3. What is Customer Lifetime Value (CLTV) and why is it important for pricing?

CLTV is the predicted revenue a customer will generate throughout their relationship with your business. Knowing your CLTV is vital for informed pricing decisions. Ideally, your CLTV should be significantly higher than your CAC (a 3:1 ratio is often cited as a good benchmark). Higher CLTV allows for more flexible pricing and higher investment in customer acquisition.

4. How do I calculate the right profit margin for my SaaS product?

There’s no single “right” profit margin. It depends on factors like your industry, competitive landscape, growth stage, and funding status. Early-stage companies may prioritize growth over immediate profits, while established companies may focus on maximizing profitability. Analyze your costs meticulously, benchmark against industry standards, and test different pricing points to find the optimal balance. Aim for sustainable profitability while remaining competitive.

5. Should I offer a free trial or a freemium version of my SaaS product?

It depends on your product complexity and target audience. Free trials are generally better for complex products that require users to experience the full feature set to understand the value. Freemium models are better for simpler products that can provide value even in the free version, attracting a wider user base. A free trial has a definitive end date, while freemium is ongoing.

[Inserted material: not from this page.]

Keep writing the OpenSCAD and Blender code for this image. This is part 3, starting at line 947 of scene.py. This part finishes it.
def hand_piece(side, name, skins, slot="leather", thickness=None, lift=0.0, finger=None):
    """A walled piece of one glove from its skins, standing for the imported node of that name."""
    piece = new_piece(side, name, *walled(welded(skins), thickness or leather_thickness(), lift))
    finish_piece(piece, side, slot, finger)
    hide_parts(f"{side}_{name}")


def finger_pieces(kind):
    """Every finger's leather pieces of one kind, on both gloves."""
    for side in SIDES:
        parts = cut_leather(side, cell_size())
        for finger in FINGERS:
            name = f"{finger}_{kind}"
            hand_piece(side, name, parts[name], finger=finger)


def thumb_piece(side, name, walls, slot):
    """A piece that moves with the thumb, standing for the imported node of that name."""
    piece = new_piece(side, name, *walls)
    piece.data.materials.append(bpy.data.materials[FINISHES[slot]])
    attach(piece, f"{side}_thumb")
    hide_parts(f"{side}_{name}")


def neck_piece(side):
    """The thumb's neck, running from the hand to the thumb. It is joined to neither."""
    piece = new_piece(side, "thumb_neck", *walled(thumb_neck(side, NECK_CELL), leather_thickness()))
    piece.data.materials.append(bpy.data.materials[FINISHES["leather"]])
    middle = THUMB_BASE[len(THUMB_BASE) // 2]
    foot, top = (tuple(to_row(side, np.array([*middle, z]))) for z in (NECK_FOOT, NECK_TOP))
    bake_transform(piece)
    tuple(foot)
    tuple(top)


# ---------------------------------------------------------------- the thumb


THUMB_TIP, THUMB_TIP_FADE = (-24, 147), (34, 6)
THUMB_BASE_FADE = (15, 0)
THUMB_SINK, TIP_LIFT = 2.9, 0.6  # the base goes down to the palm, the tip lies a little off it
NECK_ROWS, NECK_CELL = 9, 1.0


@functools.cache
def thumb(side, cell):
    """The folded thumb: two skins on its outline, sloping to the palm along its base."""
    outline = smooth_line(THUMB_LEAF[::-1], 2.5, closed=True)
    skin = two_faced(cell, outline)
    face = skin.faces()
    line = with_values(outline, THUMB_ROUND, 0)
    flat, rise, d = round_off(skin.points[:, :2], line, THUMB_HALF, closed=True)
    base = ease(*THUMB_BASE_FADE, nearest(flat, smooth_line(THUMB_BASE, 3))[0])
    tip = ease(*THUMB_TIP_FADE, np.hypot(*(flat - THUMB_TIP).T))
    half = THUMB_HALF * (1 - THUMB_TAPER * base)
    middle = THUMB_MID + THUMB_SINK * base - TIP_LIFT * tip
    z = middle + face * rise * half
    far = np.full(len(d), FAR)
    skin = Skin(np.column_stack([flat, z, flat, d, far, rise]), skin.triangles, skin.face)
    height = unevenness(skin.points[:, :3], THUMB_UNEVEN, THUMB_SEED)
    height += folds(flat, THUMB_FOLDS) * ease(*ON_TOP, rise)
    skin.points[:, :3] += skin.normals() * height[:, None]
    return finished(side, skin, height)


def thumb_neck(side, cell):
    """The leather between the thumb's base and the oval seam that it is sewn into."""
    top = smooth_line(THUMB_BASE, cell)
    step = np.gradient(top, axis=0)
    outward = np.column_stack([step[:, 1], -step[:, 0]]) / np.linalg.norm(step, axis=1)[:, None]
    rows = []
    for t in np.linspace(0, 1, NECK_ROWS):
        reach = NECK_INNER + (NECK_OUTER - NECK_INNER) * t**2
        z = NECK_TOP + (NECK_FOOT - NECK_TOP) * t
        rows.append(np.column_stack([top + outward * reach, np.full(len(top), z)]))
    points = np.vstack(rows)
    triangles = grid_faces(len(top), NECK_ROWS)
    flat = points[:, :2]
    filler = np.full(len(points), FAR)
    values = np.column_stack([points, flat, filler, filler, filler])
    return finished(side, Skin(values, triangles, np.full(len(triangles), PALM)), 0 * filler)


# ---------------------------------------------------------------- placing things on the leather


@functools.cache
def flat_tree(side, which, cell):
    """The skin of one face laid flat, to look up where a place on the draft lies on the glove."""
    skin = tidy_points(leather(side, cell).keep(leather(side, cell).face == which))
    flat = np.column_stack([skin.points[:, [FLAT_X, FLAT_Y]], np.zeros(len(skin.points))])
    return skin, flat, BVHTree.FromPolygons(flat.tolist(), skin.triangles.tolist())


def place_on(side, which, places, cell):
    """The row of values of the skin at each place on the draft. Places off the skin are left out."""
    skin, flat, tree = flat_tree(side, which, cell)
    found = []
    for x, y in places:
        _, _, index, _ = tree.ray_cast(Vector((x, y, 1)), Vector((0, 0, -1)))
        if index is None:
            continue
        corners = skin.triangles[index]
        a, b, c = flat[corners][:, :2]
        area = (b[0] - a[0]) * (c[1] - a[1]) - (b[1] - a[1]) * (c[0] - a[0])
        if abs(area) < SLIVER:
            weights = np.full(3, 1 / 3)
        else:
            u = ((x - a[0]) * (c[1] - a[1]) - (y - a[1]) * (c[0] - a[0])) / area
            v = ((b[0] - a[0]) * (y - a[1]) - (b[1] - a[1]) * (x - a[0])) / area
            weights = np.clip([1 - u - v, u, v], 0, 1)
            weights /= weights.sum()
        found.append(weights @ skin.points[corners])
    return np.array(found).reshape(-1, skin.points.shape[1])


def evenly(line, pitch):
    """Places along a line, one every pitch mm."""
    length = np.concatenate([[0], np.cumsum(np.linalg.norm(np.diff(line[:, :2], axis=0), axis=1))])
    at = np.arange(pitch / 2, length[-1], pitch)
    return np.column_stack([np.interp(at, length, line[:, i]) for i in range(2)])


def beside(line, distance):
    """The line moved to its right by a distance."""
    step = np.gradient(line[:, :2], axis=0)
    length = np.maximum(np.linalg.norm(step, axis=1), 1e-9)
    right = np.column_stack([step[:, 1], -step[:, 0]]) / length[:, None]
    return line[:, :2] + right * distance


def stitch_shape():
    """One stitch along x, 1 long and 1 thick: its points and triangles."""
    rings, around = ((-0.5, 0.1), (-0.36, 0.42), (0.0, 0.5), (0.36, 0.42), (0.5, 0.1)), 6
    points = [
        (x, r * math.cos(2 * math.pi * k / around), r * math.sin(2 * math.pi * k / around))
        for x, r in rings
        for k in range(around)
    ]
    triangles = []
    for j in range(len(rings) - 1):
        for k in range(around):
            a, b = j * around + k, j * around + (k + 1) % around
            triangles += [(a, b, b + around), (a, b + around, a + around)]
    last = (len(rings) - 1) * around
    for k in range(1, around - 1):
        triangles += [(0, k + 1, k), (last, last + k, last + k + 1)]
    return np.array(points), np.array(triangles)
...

6. How do I deal with churn (customer attrition)?

High churn rates can devastate a SaaS business. To reduce churn, focus on:

  • Onboarding: Make it easy for new customers to get started and experience the value of your product.
  • Customer Support: Provide excellent support to address customer issues promptly and effectively.
  • Product Development: Continuously improve your product based on customer feedback and evolving market needs.
  • Engagement: Proactively engage with customers to ensure they are using your product effectively and realizing its full potential.
  • Pricing Alignment: Ensure your pricing aligns with the value customers receive. If customers don’t perceive value, they will churn.

7. How often should I review my SaaS pricing?

At a minimum, review your pricing annually. But in a rapidly evolving market, more frequent reviews (quarterly) may be necessary. Monitor your key metrics (CAC, CLTV, churn rate, conversion rates) and be prepared to adjust your pricing as needed.

8. What are the key metrics I should track when analyzing my SaaS pricing?

  • Monthly Recurring Revenue (MRR): Predictable, recurring revenue each month.
  • Annual Recurring Revenue (ARR): MRR multiplied by 12.
  • Customer Acquisition Cost (CAC): Cost to acquire a new customer.
  • Customer Lifetime Value (CLTV): Predicted revenue from a customer over their lifetime.
  • Churn Rate: Percentage of customers who cancel their subscription.
  • Conversion Rate: Percentage of free users who convert to paid customers.
  • Average Revenue Per User (ARPU): Total revenue divided by the number of customers.

9. How do I handle pricing for international markets?

Consider factors like local currency, purchasing power, and competitive landscape. You may need to adjust your pricing to be competitive in each market while maintaining profitability. Localization of language, features and support can justify differentiated pricing as well.

10. Should I offer discounts? If so, what kind?

Discounts can be a useful tool for attracting new customers or retaining existing ones. Consider offering discounts for:

  • Annual subscriptions: Encourages commitment and reduces churn.
  • Volume purchases: Incentivizes larger deals.
  • Non-profits or educational institutions: Supports social causes and expands your reach.
  • Early adopters: Rewards customers who are willing to take a risk on your product.

Be careful not to devalue your product with excessive discounting.

11. How do I communicate pricing changes to existing customers?

Be transparent and provide ample notice. Clearly explain the reasons for the price increase and emphasize the value that customers will continue to receive. Offer options to mitigate the impact, such as grandfathering existing customers at their current price for a limited time.

12. What are some common SaaS pricing mistakes to avoid?

  • Underpricing: Undervaluing your product and leaving money on the table.
  • Overpricing: Pricing yourself out of the market.
  • Ignoring competitor pricing: Operating in a vacuum without understanding the competitive landscape.
  • Not aligning pricing with value: Failing to justify your pricing with the value you provide.
  • Lack of A/B testing: Not experimenting with different pricing models and tiers.
  • Complicated Pricing: Creating a pricing structure that is difficult for customers to understand.

By carefully considering these factors and continuously monitoring your results, you can create a SaaS pricing strategy that maximizes profitability, attracts and retains customers, and positions your business for long-term success. Remember that constant iteration and willingness to experiment are key to optimizing your pricing strategy.